» **Work to complete**: From the line containing "sponge.name = 'sponge';" through the line containing "from mathutils.geometry import", retype each line exactly; include both end lines and nothing beyond them.
╭─ Exercise materials
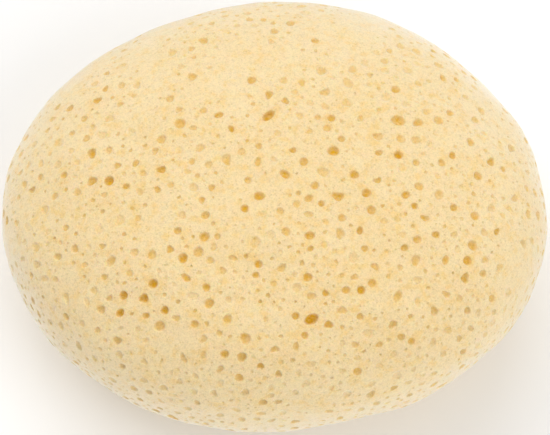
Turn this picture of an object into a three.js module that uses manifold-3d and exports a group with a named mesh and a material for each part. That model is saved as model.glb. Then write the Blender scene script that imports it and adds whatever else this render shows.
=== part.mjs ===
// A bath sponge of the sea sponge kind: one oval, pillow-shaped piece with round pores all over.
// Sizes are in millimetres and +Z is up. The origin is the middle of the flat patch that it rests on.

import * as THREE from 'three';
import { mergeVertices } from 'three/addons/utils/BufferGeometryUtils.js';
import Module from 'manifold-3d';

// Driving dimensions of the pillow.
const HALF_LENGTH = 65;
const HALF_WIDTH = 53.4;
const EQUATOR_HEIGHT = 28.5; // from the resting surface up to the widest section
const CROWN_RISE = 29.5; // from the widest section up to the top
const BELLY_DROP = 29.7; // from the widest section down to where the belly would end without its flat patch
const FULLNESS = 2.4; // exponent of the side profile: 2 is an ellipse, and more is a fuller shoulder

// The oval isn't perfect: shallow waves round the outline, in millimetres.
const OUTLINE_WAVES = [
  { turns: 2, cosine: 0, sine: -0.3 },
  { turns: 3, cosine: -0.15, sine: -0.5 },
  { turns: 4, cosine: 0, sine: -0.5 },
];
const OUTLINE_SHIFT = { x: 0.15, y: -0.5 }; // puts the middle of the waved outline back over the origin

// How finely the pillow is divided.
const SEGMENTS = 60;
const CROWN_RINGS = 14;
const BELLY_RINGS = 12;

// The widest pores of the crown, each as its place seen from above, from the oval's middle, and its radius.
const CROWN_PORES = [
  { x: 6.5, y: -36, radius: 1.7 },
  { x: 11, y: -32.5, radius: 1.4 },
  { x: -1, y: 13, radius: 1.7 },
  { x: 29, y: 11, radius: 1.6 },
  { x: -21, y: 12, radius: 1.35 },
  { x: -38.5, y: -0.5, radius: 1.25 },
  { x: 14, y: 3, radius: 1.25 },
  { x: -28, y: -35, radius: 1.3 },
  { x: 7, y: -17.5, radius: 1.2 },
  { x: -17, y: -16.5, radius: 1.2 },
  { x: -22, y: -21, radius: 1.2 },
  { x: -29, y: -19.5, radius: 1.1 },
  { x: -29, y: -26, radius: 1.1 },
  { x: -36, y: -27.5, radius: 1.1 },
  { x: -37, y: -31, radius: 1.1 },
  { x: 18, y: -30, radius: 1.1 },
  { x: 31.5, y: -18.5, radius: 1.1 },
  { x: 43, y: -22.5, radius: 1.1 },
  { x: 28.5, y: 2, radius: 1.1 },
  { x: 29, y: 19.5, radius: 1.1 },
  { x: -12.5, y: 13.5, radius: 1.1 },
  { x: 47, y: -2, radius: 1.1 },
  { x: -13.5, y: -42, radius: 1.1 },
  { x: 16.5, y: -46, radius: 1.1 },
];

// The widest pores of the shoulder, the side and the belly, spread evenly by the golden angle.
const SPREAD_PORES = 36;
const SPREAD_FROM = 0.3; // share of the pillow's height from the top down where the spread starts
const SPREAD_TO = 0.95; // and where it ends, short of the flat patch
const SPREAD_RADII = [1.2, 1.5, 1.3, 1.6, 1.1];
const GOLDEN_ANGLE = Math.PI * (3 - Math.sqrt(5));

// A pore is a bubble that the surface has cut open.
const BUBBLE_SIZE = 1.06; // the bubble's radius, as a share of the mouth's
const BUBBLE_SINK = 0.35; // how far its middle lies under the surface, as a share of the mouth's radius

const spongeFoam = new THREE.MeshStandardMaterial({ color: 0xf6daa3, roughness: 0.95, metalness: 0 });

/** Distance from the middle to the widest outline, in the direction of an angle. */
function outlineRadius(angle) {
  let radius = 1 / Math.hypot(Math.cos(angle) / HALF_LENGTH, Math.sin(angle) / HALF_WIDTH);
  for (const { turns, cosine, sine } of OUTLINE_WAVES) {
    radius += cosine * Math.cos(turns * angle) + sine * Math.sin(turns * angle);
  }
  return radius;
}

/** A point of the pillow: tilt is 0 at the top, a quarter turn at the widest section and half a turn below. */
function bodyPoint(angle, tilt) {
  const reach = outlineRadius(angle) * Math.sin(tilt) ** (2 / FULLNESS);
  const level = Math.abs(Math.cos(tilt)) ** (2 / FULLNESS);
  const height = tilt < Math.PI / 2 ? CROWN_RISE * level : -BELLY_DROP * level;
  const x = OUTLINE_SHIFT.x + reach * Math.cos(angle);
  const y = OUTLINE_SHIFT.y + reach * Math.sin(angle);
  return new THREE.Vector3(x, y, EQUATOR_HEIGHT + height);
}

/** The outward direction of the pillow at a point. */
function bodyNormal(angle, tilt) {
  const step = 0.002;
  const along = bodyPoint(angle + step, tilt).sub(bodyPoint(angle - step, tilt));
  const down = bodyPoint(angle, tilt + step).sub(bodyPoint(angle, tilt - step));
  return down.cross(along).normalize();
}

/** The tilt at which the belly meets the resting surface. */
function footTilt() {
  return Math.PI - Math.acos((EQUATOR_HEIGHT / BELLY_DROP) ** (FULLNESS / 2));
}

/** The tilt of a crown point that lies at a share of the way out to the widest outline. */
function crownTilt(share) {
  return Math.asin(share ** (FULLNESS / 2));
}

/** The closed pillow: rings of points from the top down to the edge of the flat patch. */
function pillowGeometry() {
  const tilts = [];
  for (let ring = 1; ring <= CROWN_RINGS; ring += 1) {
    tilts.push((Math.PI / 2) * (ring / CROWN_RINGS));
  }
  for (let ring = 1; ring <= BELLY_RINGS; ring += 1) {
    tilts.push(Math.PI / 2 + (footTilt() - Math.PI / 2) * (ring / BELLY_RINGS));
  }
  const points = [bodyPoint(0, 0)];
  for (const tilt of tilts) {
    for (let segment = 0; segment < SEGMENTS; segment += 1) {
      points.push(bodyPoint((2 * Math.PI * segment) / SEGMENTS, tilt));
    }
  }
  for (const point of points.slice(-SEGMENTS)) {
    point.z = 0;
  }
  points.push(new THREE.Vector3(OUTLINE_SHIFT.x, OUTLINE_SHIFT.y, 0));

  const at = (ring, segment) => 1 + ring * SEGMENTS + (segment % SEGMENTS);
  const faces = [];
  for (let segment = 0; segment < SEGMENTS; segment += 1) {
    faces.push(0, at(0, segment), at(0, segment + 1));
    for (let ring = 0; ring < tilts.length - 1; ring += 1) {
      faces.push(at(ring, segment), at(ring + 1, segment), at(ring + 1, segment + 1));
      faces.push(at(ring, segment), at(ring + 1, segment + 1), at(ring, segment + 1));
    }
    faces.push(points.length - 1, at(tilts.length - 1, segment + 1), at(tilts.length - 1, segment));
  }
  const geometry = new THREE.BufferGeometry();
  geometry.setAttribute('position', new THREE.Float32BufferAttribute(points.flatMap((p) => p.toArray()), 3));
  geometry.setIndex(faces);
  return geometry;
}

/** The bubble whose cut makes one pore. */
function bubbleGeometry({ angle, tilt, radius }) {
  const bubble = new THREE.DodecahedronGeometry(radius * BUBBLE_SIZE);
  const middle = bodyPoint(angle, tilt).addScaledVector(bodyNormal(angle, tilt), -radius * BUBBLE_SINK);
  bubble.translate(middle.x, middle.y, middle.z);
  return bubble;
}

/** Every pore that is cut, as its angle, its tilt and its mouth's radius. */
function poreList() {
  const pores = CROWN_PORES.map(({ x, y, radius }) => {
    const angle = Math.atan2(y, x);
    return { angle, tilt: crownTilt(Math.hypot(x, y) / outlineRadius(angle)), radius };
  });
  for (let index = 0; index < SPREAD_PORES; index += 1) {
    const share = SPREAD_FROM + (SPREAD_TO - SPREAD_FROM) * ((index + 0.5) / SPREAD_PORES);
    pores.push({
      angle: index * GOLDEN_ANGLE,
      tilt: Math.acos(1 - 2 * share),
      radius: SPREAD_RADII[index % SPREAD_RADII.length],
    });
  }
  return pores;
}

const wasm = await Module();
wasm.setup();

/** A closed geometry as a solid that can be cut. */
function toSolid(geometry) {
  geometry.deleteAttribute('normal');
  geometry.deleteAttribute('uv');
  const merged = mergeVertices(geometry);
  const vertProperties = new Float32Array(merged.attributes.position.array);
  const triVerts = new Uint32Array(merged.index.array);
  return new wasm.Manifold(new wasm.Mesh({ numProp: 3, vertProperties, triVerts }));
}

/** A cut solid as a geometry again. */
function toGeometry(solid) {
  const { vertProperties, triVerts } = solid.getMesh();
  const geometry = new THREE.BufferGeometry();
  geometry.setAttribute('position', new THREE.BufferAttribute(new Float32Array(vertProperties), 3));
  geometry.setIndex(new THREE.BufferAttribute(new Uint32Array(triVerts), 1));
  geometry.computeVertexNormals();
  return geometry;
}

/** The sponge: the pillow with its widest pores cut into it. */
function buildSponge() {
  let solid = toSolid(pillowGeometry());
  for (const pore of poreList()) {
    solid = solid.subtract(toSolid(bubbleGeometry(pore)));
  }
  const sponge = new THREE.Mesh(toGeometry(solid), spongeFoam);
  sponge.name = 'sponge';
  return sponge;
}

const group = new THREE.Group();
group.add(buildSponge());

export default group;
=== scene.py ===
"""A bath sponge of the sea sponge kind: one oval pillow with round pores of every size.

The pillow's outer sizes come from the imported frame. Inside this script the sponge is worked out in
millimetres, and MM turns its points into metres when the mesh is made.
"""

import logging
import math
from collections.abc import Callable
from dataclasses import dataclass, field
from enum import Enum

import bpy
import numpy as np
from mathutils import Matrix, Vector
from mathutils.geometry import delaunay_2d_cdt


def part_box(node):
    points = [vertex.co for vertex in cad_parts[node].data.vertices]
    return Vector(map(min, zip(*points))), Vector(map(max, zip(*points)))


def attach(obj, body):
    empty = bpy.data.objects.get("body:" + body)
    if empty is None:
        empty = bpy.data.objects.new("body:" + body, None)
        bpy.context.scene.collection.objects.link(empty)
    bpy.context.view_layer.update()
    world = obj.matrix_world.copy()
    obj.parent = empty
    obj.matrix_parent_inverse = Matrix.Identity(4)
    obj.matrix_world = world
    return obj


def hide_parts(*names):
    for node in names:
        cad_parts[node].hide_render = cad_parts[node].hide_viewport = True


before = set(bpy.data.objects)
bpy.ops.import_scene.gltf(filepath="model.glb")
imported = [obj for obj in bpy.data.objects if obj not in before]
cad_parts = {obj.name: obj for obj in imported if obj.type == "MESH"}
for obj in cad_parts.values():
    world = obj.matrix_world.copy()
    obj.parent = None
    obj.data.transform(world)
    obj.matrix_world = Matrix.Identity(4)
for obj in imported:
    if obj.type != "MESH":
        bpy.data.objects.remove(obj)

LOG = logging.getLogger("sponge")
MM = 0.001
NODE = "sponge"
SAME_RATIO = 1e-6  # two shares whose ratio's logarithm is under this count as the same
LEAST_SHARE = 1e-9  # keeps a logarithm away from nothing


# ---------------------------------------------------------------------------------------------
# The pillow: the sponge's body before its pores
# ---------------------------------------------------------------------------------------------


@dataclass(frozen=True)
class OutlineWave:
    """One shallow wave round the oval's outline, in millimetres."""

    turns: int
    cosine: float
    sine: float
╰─
╭─ Exercise materials
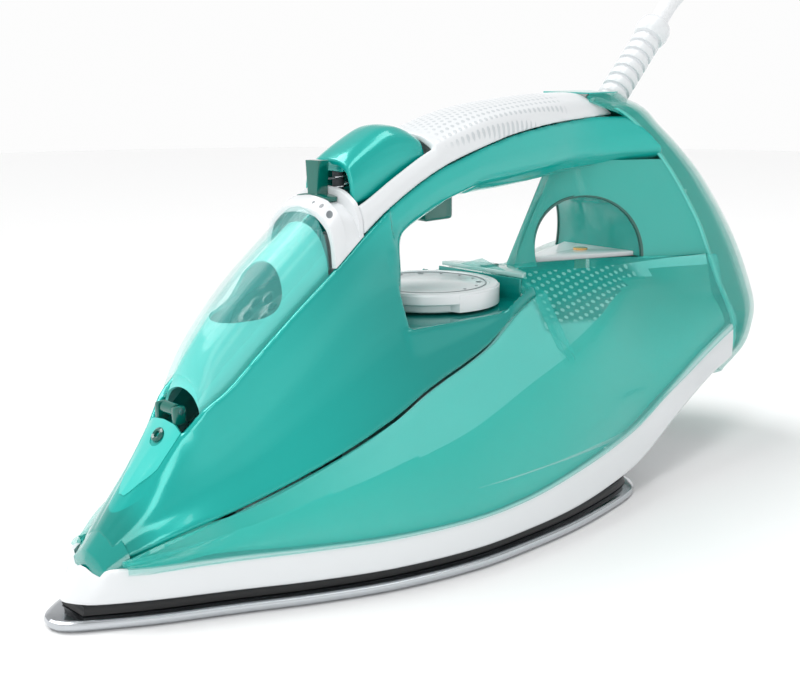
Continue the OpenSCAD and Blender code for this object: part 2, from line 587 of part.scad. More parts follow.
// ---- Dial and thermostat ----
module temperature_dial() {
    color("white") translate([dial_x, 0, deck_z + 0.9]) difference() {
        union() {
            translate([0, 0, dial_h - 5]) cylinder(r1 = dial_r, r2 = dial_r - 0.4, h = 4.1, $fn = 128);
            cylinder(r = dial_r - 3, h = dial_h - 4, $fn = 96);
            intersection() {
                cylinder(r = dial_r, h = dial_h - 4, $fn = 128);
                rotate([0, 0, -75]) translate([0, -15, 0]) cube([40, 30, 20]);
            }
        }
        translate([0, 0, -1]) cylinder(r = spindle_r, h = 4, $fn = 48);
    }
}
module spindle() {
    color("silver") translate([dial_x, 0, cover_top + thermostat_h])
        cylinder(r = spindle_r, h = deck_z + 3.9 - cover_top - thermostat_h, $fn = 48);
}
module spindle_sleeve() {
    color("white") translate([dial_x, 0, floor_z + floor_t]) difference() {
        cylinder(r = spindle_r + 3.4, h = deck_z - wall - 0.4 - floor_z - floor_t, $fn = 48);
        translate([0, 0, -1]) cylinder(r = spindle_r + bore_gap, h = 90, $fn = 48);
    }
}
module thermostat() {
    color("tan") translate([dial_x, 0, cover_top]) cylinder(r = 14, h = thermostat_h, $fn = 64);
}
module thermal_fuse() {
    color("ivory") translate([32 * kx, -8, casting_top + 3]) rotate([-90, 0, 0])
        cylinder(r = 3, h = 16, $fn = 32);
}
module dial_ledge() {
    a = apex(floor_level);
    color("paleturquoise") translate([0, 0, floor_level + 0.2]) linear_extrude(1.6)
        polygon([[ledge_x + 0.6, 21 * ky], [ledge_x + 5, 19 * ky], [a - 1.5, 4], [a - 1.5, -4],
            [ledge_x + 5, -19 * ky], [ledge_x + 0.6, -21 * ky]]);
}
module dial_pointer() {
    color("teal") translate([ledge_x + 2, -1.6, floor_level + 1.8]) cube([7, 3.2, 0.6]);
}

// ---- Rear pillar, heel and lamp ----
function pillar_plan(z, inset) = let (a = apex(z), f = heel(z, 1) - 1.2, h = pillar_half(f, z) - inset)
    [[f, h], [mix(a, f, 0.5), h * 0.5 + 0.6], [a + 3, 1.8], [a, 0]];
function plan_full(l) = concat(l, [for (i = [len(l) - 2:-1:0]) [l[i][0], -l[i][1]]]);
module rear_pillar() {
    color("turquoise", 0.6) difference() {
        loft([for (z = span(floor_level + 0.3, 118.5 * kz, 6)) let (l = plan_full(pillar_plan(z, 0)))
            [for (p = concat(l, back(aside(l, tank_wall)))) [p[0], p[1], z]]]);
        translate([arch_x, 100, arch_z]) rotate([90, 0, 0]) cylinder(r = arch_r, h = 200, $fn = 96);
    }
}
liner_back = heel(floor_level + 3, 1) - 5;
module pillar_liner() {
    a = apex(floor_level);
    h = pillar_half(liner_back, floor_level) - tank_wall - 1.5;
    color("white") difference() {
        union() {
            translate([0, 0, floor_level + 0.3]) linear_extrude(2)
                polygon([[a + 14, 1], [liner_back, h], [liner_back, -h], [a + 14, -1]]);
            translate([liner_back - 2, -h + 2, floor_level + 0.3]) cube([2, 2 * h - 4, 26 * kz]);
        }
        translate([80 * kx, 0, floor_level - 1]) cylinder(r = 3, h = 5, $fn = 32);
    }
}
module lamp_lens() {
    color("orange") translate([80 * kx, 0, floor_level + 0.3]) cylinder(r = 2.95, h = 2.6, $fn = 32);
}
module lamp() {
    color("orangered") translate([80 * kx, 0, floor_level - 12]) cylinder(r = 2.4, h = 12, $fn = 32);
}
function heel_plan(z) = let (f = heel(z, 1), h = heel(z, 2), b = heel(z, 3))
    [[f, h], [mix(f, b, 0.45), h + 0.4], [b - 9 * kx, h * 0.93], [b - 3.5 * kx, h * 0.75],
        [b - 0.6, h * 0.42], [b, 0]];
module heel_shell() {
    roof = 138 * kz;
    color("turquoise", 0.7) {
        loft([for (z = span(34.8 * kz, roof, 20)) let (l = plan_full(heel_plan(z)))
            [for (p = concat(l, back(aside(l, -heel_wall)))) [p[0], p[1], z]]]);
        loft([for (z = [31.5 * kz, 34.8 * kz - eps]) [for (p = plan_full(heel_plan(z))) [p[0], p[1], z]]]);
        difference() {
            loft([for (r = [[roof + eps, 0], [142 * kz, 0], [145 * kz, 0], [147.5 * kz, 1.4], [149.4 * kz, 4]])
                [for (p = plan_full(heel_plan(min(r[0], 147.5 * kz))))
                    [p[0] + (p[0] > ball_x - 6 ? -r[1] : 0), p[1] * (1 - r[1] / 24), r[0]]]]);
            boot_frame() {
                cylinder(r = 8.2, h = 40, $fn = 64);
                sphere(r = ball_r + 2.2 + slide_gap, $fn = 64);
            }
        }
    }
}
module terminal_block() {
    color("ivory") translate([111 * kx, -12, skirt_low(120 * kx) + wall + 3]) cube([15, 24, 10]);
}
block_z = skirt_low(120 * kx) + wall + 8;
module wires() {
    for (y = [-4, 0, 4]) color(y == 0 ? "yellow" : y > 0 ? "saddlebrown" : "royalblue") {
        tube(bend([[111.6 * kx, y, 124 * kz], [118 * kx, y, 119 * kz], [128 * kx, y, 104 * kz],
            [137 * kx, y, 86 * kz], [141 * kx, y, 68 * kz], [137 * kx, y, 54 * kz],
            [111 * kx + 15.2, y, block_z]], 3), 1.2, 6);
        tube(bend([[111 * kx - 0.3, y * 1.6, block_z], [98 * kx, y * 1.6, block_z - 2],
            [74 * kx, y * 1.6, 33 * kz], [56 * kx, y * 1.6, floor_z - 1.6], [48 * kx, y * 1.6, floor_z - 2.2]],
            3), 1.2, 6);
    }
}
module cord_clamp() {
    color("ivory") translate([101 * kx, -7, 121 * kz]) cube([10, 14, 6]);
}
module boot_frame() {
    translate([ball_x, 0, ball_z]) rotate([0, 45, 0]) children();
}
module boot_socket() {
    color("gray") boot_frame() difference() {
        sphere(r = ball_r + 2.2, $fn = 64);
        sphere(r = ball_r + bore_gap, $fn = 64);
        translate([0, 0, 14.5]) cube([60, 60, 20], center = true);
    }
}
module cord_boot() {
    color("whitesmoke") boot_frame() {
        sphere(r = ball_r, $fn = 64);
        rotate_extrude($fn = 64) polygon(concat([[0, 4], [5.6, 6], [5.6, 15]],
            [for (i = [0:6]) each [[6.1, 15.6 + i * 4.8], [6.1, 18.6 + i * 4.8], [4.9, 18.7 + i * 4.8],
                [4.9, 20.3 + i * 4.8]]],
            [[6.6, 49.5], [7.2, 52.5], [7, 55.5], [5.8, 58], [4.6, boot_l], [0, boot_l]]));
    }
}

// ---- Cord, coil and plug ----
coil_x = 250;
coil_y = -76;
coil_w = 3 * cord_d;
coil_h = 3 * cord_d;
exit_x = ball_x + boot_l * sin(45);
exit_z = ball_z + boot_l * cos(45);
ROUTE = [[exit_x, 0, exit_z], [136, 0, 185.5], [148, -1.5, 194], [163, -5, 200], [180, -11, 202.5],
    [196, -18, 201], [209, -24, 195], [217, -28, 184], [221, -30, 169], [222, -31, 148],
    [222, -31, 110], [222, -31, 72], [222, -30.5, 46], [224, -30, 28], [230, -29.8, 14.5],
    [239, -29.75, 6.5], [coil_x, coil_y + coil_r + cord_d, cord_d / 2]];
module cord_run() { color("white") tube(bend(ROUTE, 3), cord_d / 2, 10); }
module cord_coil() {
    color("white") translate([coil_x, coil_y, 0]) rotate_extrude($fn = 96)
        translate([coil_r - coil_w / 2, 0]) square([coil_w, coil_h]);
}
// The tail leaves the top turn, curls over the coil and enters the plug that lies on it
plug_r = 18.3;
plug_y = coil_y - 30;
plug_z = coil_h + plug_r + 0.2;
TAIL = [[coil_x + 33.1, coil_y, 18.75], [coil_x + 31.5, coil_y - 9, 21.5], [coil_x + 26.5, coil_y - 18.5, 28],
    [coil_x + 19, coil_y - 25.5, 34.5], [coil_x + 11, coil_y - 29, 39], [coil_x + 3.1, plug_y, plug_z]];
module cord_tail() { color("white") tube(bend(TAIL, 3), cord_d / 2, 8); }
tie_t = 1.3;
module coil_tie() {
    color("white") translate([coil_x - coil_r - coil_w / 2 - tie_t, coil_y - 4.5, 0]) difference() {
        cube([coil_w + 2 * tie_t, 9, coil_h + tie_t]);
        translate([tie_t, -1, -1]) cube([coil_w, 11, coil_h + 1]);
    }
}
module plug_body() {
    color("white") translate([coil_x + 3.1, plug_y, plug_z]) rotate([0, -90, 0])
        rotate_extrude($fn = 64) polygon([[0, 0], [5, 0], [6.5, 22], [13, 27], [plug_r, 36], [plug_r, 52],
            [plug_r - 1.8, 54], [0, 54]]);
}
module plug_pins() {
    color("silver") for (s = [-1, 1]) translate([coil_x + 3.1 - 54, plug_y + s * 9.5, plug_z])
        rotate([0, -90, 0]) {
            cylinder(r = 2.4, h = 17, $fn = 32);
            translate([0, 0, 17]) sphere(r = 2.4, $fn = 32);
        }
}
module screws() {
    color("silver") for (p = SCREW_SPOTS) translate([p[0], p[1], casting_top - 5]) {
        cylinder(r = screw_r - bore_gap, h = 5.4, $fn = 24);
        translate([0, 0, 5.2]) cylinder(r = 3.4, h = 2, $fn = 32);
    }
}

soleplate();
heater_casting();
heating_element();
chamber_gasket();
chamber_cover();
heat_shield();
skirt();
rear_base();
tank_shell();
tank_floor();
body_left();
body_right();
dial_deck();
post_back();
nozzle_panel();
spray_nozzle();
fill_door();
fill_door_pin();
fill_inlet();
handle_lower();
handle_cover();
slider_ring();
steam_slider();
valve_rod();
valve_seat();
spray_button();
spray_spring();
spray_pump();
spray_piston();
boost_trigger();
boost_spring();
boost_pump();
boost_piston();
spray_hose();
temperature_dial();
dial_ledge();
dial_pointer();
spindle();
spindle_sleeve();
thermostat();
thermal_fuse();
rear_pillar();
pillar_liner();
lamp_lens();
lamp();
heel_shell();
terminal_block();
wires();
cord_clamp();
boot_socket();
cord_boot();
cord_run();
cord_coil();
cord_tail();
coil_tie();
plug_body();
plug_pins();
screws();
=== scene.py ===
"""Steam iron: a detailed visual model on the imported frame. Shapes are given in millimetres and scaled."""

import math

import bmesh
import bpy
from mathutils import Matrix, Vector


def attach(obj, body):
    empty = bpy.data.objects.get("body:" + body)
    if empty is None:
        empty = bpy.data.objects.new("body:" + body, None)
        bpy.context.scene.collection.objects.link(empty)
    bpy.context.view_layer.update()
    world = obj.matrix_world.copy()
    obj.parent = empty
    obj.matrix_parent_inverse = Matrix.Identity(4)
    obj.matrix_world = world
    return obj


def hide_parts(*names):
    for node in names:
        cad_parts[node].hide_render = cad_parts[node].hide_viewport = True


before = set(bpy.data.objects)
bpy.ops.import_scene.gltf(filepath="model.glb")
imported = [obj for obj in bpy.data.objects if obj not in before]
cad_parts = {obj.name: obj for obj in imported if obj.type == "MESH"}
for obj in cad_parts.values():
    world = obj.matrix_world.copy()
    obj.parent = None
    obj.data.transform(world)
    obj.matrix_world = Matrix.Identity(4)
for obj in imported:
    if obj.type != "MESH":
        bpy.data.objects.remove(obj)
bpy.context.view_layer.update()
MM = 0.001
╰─
» **Exercise answer**:
  sponge.name = 'sponge';
  return sponge;
}

const group = new THREE.Group();
group.add(buildSponge());

export default group;
=== scene.py ===
"""A bath sponge of the sea sponge kind: one oval pillow with round pores of every size.

The pillow's outer sizes come from the imported frame. Inside this script the sponge is worked out in
millimetres, and MM turns its points into metres when the mesh is made.
"""

import logging
import math
from collections.abc import Callable
from dataclasses import dataclass, field
from enum import Enum

import bpy
import numpy as np
from mathutils import Matrix, Vector
from mathutils.geometry import delaunay_2d_cdt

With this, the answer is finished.